Martin Pearce Traces/Tracing
A version of the show Traces/Tracing was first exhibited January-May 2016 at Gallery Stratford,
Stratford Ontario. This exhibition brings together some large paintings from 2010-2011 with some new
smaller works.
The large paintings adopt a modernist trope, that of the reduction of organic forms (of a tree, for
example that we might find in Mondrian’s work) to a matrix of horizontal and vertical lines – in these
paintings those matrices become unstable grids. The lines in the paintings were made with a china
marker or grease pencil and they were systematically applied and partially erased several times in order
to “complicate” the network of marks; the various iterations of superimposed grid-like lines building a
set of “traces” on the surface.
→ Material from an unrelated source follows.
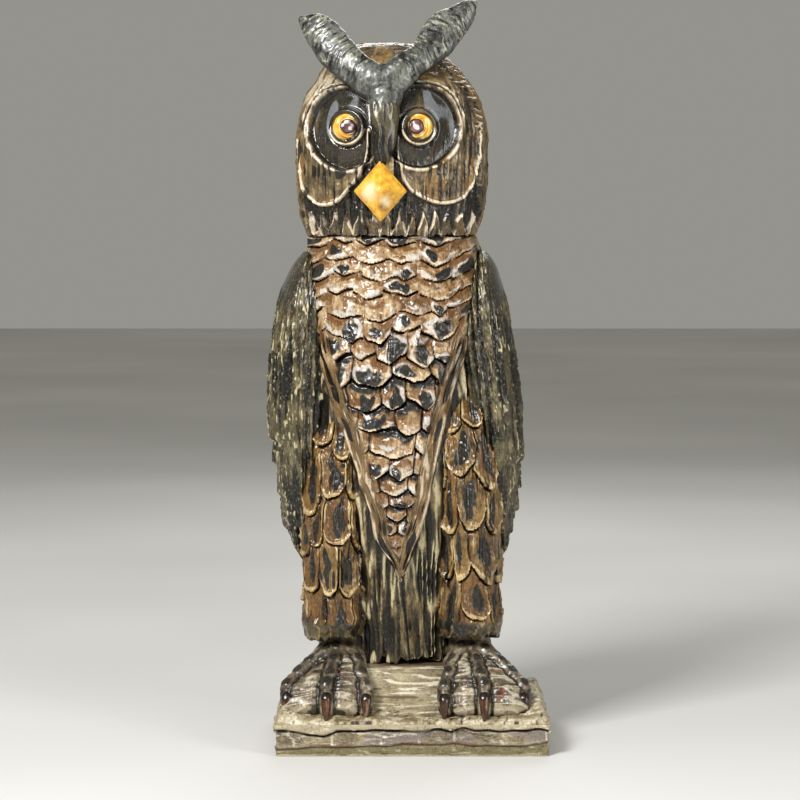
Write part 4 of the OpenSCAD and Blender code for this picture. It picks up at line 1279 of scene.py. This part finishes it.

Those traces have an indeterminate status, one that may refer to the
original object (that tree again) or to the visual language employed to suggest the presence of that
object.
The smaller paintings propose a different descriptive language in contrast to the grid; fragments of
incised line dealing with the particular structure of leaf and branch. Once more a trace of the object
appears. This time the trace is traced (!) as an image is projected onto the surface of the paintings and
scratched into an encaustic ground. Some of the images of trees used come from art historical sources,
others from observational drawings made using a camera lucida.
These are all drawings more than paintings and drawing is an activity that I find to be fundamentally
speculative. The question, for me, has to be: how can a work of art address its material condition and
simultaneously conjure an imaginary world?